- Task statement: Restate word for word the lines of the data below, from the first through the one that has "FRONT_MARK_STRETCH = 1.75".

-- start --

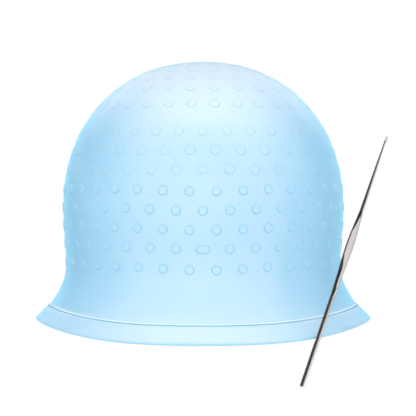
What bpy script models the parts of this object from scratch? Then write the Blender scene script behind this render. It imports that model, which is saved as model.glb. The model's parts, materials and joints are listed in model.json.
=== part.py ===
"""Highlighting cap: a one-piece silicone cap with raised strand markers, and its steel hook.

Metres, +Z up, front towards -Y. The origin is the middle of the head opening, level with
the lowest point of the brim.
"""

import math

import bmesh
import bpy
from mathutils import Matrix, Vector

# Cap: levels are heights above the origin, radii are of the outer surface.
CROWN_LEVEL = 0.1728
WIDEST_LEVEL = 0.0800
WIDEST_RADIUS = 0.0882
CROWN_POWER = 2.15  # 2 is an ellipse, more is boxier
NECK_LEVEL = 0.0440
NECK_RADIUS = 0.0870
STEP_LEVEL = 0.0196
STEP_RADIUS = 0.0973
FLARE_POWER = 1.9
EDGE_LEVEL = 0.0112
EDGE_RADIUS = 0.1063
DOME_WALL = 0.0012
BRIM_WALL = 0.0016
STEP_PROUD = 0.0004  # how far the brim band stands out past the skirt
TOUCH_GAP = 0.0003

# The brim is a gentle saddle: front and back hang lower than the two sides.
SADDLE_DROP = 0.0100
SADDLE_TOP = 0.0500
SADDLE_AT_STEP = 0.82
SADDLE_POWER = 3
SADDLE_EASE = 1.3

# Markers: raised discs where a strand is drawn through.
MARKER_RADIUS = 0.0030
MARKER_PROUD = 0.0006
MARKER_ROOT = 0.0008
MARKER_TAPER = 0.88
MARKER_SIDES = 5
MARKERS_ROUND = 34
FIRST_ROW = 0.0463
ROW_PITCH = 0.0116
SIDE_ROWS = 8
FIRST_CROWN_RADIUS = 0.0670
CROWN_RING_PITCH = 0.0104
CROWN_RINGS = 6
CROWN_SPACING = 0.0144
TIP_RADIUS = 0.0090  # half-way from the middle marker to the last ring
FRONT_MARK_ROW = 1
FRONT_MARK_STRETCH = 1.75

# Hook: a steel rod 2.9 mm thick, pressed flat for the thumb and drawn out to a small hook.
HOOK_FOOT = Vector((0.0589, -0.0840, -0.0263))
HOOK_LEAN = math.radians(18.72)
HOOK_LENGTH = 0.1589
ROD = 0.0029
FLAT = 0.0014
# Each section is its distance from the foot, its width, its thickness and its shift towards the lip.
HOOK_SECTIONS = (
    (0.0000, 0.0023, 0.0023, 0),
    (0.0004, ROD, ROD, 0),
    (0.0580, ROD, ROD, 0),
    (0.0690, 0.0034, 0.0023, 0),
    (0.0790, 0.0043, FLAT, 0),
    (0.0840, 0.0047, FLAT, 0),
    (0.0886, 0.0048, FLAT, 0),
    (0.0930, 0.0047, FLAT, 0),
    (0.0985, 0.0042, FLAT, 0),
    (0.1050, 0.0031, 0.0016, 0),
    (0.1110, 0.0023, 0.0021, 0),
    (0.1350, 0.0017, 0.0017, 0),
    (0.1500, 0.0011, 0.0011, 0),
    (0.1549, 0.0010, 0.0010, 0),
    (0.1562, 0.0014, 0.0011, 0.0002),
    (0.1576, 0.0013, 0.0010, 0.0002),
    (0.1585, 0.0008, 0.0007, 0.0001),
    (HOOK_LENGTH, 0.0003, 0.0003, 0),
)
HOOK_SIDES = 16
THROAT_RADIUS = 0.0004
THROAT_LEVEL = 0.1551
THROAT_REACH = 0.0007

# The dome has one facet for each marker of a row, turned so that every marker lies within one.
DOME_STEPS = MARKERS_ROUND
DOME_TURN = math.tau / MARKERS_ROUND / 4
BRIM_STEPS = 68
FLARE_POINTS = 4
BRIM_POINTS = 3


def clear_scene():
    for obj in list(bpy.data.objects):
        bpy.data.objects.remove(obj, do_unlink=True)


def new_collection(name):
    collection = bpy.data.collections.new(name)
    bpy.context.scene.collection.children.link(collection)
    return collection


def new_object(name, mesh, collection, material=None):
    obj = bpy.data.objects.new(name, mesh)
    collection.objects.link(obj)
    if material:
        mesh.materials.append(material)
    return obj


def principled(name, colour, roughness, metallic=0.0):
    material = bpy.data.materials.new(name)
    material.use_nodes = True
    shader = material.node_tree.nodes["Principled BSDF"]
    shader.inputs["Base Color"].default_value = (*colour, 1)
    shader.inputs["Roughness"].default_value = roughness
    shader.inputs["Metallic"].default_value = metallic
    return material


def crown_radius(level):
    """Outer radius above the widest level, a superellipse that closes at the crown."""
    rise = (level - WIDEST_LEVEL) / (CROWN_LEVEL - WIDEST_LEVEL)
    return WIDEST_RADIUS * max(0.0, 1 - rise**CROWN_POWER) ** (1 / CROWN_POWER)


def crown_level(radius):
    """The inverse of crown_radius."""
    share = max(0.0, 1 - (radius / WIDEST_RADIUS) ** CROWN_POWER)
    return WIDEST_LEVEL + (CROWN_LEVEL - WIDEST_LEVEL) * share ** (1 / CROWN_POWER)


def outer_radius(level):
    """Outer radius of the dome and skirt at a level."""
    if level >= WIDEST_LEVEL:
        return crown_radius(level)
    if level >= NECK_LEVEL:
        share = (level - NECK_LEVEL) / (WIDEST_LEVEL - NECK_LEVEL)
        ease = 0.5 - 0.5 * math.cos(math.pi * share)
        return NECK_RADIUS + (WIDEST_RADIUS - NECK_RADIUS) * ease
    share = (NECK_LEVEL - level) / (NECK_LEVEL - STEP_LEVEL)
    return NECK_RADIUS + (STEP_RADIUS - NECK_RADIUS) * share**FLARE_POWER


def dome_profile():
    """(radius, level) points from the crown down to the step, each midway between two marker rows."""
    radii = [FIRST_CROWN_RADIUS - CROWN_RING_PITCH * (ring - 0.5) for ring in range(1, CROWN_RINGS)]
    points = [(0.0, CROWN_LEVEL)]
    points += [(radius, crown_level(radius)) for radius in [TIP_RADIUS, *reversed(radii)]]
    levels = [FIRST_ROW + ROW_PITCH * (row - 0.5) for row in range(SIDE_ROWS + 1)]
    points += [(outer_radius(level), level) for level in reversed(levels)]
    below = levels[0] - STEP_LEVEL
    for i in range(1, FLARE_POINTS + 1):
        level = levels[0] - below * i / FLARE_POINTS
        points.append((outer_radius(level), level))
    return points


def brim_profile():
    """(radius, level) points of the brim band, from just past the step down to its edge."""
    slope = Vector((EDGE_RADIUS - STEP_RADIUS, EDGE_LEVEL - STEP_LEVEL)).normalized()
    proud = Vector((-slope.y, slope.x)) * STEP_PROUD
    start = Vector((STEP_RADIUS, STEP_LEVEL)) + slope * TOUCH_GAP + proud
    edge = Vector((EDGE_RADIUS, EDGE_LEVEL))
    return [tuple(start.lerp(edge, i / BRIM_POINTS)) for i in range(BRIM_POINTS + 1)]


def saddle_share(level):
    """How much of the saddle's drop reaches a level: all of it at the edge, none above SADDLE_TOP."""
    if level >= SADDLE_TOP:
        return 0.0
    if level <= STEP_LEVEL:
        below = (STEP_LEVEL - level) / (STEP_LEVEL - EDGE_LEVEL)
        return SADDLE_AT_STEP + (1 - SADDLE_AT_STEP) * below
    rise = (SADDLE_TOP - level) / (SADDLE_TOP - STEP_LEVEL)
    return SADDLE_AT_STEP * rise**SADDLE_EASE


def saddled(point):
    """A point of the round cap moved to where the saddle leaves it."""
    across = abs(point.x) / math.hypot(point.x, point.y) if point.xy.length > 0 else 1
    drop = SADDLE_DROP * saddle_share(point.z) * (1 - across**SADDLE_POWER)
    return Vector((point.x, point.y, point.z - drop))


def turned_shell(name, profile, steps, turn, wall, collection, material):
    """A profile turned about Z, bent to the saddle and given its wall thickness inwards."""
    mesh = bpy.data.meshes.new(name + "_profile")
    edges = [(i, i + 1) for i in range(len(profile) - 1)]
    start = [(r * math.cos(turn), r * math.sin(turn), z) for r, z in profile]
    mesh.from_pydata(start, edges, [])
    guide = new_object(name + "_profile", mesh, collection)
    screw = guide.modifiers.new("Screw", "SCREW")
    screw.steps = steps
    screw.render_steps = steps
    screw.use_merge_vertices = True
    screw.merge_threshold = 0.00001
    bpy.context.view_layer.update()
    graph = bpy.context.evaluated_depsgraph_get()
    turned = bpy.data.meshes.new_from_object(guide.evaluated_get(graph))
    bpy.data.objects.remove(guide, do_unlink=True)
    for vertex in turned.vertices:
        vertex.co = saddled(vertex.co)
    shell = new_object(name, turned, collection, material)
    solidify = shell.modifiers.new("Wall", "SOLIDIFY")
    solidify.thickness = wall
    solidify.offset = -1
    solidify.use_even_offset = True
    return shell


def surface_frame(level, azimuth):
    """Matrix of a point on the dome: Z is the outward normal, X runs round the dome."""
    radius = outer_radius(level)
    reach = 0.0005
    slope = (outer_radius(level + reach) - outer_radius(level - reach)) / (2 * reach)
    out = Vector((math.sin(azimuth), -math.cos(azimuth), 0))
    normal = Vector((out.x, out.y, -slope)).normalized()
    around = Vector((-out.y, out.x, 0))
    up = normal.cross(around)
    place = Matrix((around, up, normal)).transposed().to_4x4()
    place.translation = saddled(out * radius + Vector((0, 0, level)))
    return place


def marker_places():
    """(matrix, stretch) of every marker, the staggered side rows first and then the crown rings."""
    for row in range(SIDE_ROWS):
        level = FIRST_ROW + ROW_PITCH * row
        stagger = 0.5 if row % 2 == 0 else 0.0
        for i in range(MARKERS_ROUND):
            azimuth = math.tau * (i + stagger) / MARKERS_ROUND
            at_front = row == FRONT_MARK_ROW and i == 0
            yield surface_frame(level, azimuth), FRONT_MARK_STRETCH if at_front else 1.0
    for ring in range(CROWN_RINGS):
        radius = FIRST_CROWN_RADIUS - CROWN_RING_PITCH * ring
        count = 2 * round(math.pi * radius / CROWN_SPACING)
        for i in range(count):
            yield surface_frame(crown_level(radius), math.tau * (i + 0.5) / count), 1.0
    yield Matrix.Translation((0, 0, CROWN_LEVEL)), 1.0


def marker_discs(collection):
    """All the marker discs as closed pieces of one helper mesh."""
    bm = bmesh.new()
    height = MARKER_PROUD + MARKER_ROOT
    for place, stretch in marker_places():
        middle = Matrix.Translation((0, 0, (MARKER_PROUD - MARKER_ROOT) / 2))
        bmesh.ops.create_cone(
            bm,
            cap_ends=True,
            segments=MARKER_SIDES,
            radius1=MARKER_RADIUS,
            radius2=MARKER_RADIUS * MARKER_TAPER,
            depth=height,
            matrix=place @ middle @ Matrix.Diagonal((stretch, 1, 1, 1)),
        )
    mesh = bpy.data.meshes.new("marker_discs")
    bm.to_mesh(mesh)
    bm.free()
    discs = new_object("marker_discs", mesh, collection)
    discs.hide_render = True
    discs.display_type = "WIRE"
    return discs


def shade_round(obj, angle=math.radians(35)):
    obj.data.shade_smooth()
    obj.data.set_sharp_from_angle(angle=angle)


def add_boolean(obj, other, operation):
    boolean = obj.modifiers.new(operation.title(), "BOOLEAN")
    boolean.object = other
    boolean.operation = operation


def cap_dome(parts, helpers, material):
    profile = dome_profile()
    dome = turned_shell("cap_dome", profile, DOME_STEPS, DOME_TURN, DOME_WALL, parts, material)
    add_boolean(dome, marker_discs(helpers), "UNION")
    shade_round(dome)


def cap_brim(parts, material):
    brim = turned_shell("cap_brim", brim_profile(), BRIM_STEPS, 0, BRIM_WALL, parts, material)
    shade_round(brim)


def hook_ring(bm, section):
    """One cross-section of the hook: an ellipse cut flat on its two broad sides."""
    along, width, thickness, shift = section
    bulge = max(thickness, min(width, 2 * thickness))
    ring = []
    for i in range(HOOK_SIDES):
        angle = math.tau * i / HOOK_SIDES
        y = bulge / 2 * math.sin(angle)
        y = max(-thickness / 2, min(thickness / 2, y))
        ring.append(bm.verts.new((shift + width / 2 * math.cos(angle), y, along)))
    return ring


def hook_throat(collection, place):
    """The round notch under the hook's lip."""
    bm = bmesh.new()
    bmesh.ops.create_cone(
        bm,
        cap_ends=True,
        segments=10,
        radius1=THROAT_RADIUS,
        radius2=THROAT_RADIUS,
        depth=ROD,
        matrix=Matrix.Translation((THROAT_REACH, 0, THROAT_LEVEL))
        @ Matrix.Rotation(math.radians(90), 4, "X"),
    )
    mesh = bpy.data.meshes.new("hook_throat")
    bm.to_mesh(mesh)
    bm.free()
    throat = new_object("hook_throat", mesh, collection)
    throat.matrix_world = place
    throat.hide_render = True
    throat.display_type = "WIRE"
    return throat


def hook(parts, helpers, material):
    """The hook as a loft along its own Z, then leant over in front of the brim."""
    bm = bmesh.new()
    rings = [hook_ring(bm, section) for section in HOOK_SECTIONS]
    for lower, upper in zip(rings, rings[1:]):
        for i in range(HOOK_SIDES):
            j = (i + 1) % HOOK_SIDES
            bm.faces.new((lower[i], lower[j], upper[j], upper[i]))
    bm.faces.new(reversed(rings[0]))
    bm.faces.new(rings[-1])
    mesh = bpy.data.meshes.new("hook")
    bm.to_mesh(mesh)
    bm.free()
    place = Matrix.Translation(HOOK_FOOT) @ Matrix.Rotation(HOOK_LEAN, 4, "Y")
    rod = new_object("hook", mesh, parts, material)
    rod.matrix_world = place
    add_boolean(rod, hook_throat(helpers, place), "DIFFERENCE")
    shade_round(rod)


def main():
    clear_scene()
    parts = new_collection("highlighting_cap")
    helpers = new_collection("cutters")
    silicone = principled("blue_silicone", (0.42, 0.74, 0.92), 0.35)
    steel = principled("polished_steel", (0.62, 0.60, 0.58), 0.18, 1.0)
    cap_dome(parts, helpers, silicone)
    cap_brim(parts, silicone.copy())
    hook(parts, helpers, steel)


main()
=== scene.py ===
import json
import math

import bmesh
import bpy
from mathutils import Matrix, Vector


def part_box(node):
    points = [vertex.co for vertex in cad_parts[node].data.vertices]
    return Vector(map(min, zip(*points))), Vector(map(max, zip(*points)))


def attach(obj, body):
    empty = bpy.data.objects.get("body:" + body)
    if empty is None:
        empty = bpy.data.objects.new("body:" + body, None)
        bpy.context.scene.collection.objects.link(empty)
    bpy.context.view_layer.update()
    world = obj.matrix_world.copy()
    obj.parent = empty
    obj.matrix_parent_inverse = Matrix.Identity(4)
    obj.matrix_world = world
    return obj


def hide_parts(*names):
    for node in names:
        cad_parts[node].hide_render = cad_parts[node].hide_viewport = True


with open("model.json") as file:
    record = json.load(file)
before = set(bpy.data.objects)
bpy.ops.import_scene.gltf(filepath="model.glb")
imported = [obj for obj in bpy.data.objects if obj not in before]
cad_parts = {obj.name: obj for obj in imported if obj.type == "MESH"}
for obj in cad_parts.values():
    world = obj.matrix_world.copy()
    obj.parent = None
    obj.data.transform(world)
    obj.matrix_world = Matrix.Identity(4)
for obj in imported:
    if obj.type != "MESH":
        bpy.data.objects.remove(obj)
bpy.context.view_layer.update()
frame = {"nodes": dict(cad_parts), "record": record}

domeLow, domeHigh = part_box("cap_dome")
brimLow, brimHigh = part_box("cap_brim")
hookLow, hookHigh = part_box("hook")
drawJoint = frame["record"]["behaviour"]["joints"][0]
print("frame loaded:", len(frame["nodes"]), "nodes")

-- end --

- Finished exercise:
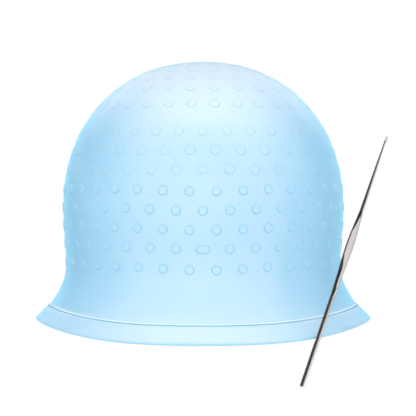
What bpy script models the parts of this object from scratch? Then write the Blender scene script behind this render. It imports that model, which is saved as model.glb. The model's parts, materials and joints are listed in model.json.
=== part.py ===
"""Highlighting cap: a one-piece silicone cap with raised strand markers, and its steel hook.

Metres, +Z up, front towards -Y. The origin is the middle of the head opening, level with
the lowest point of the brim.
"""

import math

import bmesh
import bpy
from mathutils import Matrix, Vector

# Cap: levels are heights above the origin, radii are of the outer surface.
CROWN_LEVEL = 0.1728
WIDEST_LEVEL = 0.0800
WIDEST_RADIUS = 0.0882
CROWN_POWER = 2.15  # 2 is an ellipse, more is boxier
NECK_LEVEL = 0.0440
NECK_RADIUS = 0.0870
STEP_LEVEL = 0.0196
STEP_RADIUS = 0.0973
FLARE_POWER = 1.9
EDGE_LEVEL = 0.0112
EDGE_RADIUS = 0.1063
DOME_WALL = 0.0012
BRIM_WALL = 0.0016
STEP_PROUD = 0.0004  # how far the brim band stands out past the skirt
TOUCH_GAP = 0.0003

# The brim is a gentle saddle: front and back hang lower than the two sides.
SADDLE_DROP = 0.0100
SADDLE_TOP = 0.0500
SADDLE_AT_STEP = 0.82
SADDLE_POWER = 3
SADDLE_EASE = 1.3

# Markers: raised discs where a strand is drawn through.
MARKER_RADIUS = 0.0030
MARKER_PROUD = 0.0006
MARKER_ROOT = 0.0008
MARKER_TAPER = 0.88
MARKER_SIDES = 5
MARKERS_ROUND = 34
FIRST_ROW = 0.0463
ROW_PITCH = 0.0116
SIDE_ROWS = 8
FIRST_CROWN_RADIUS = 0.0670
CROWN_RING_PITCH = 0.0104
CROWN_RINGS = 6
CROWN_SPACING = 0.0144
TIP_RADIUS = 0.0090  # half-way from the middle marker to the last ring
FRONT_MARK_ROW = 1
FRONT_MARK_STRETCH = 1.75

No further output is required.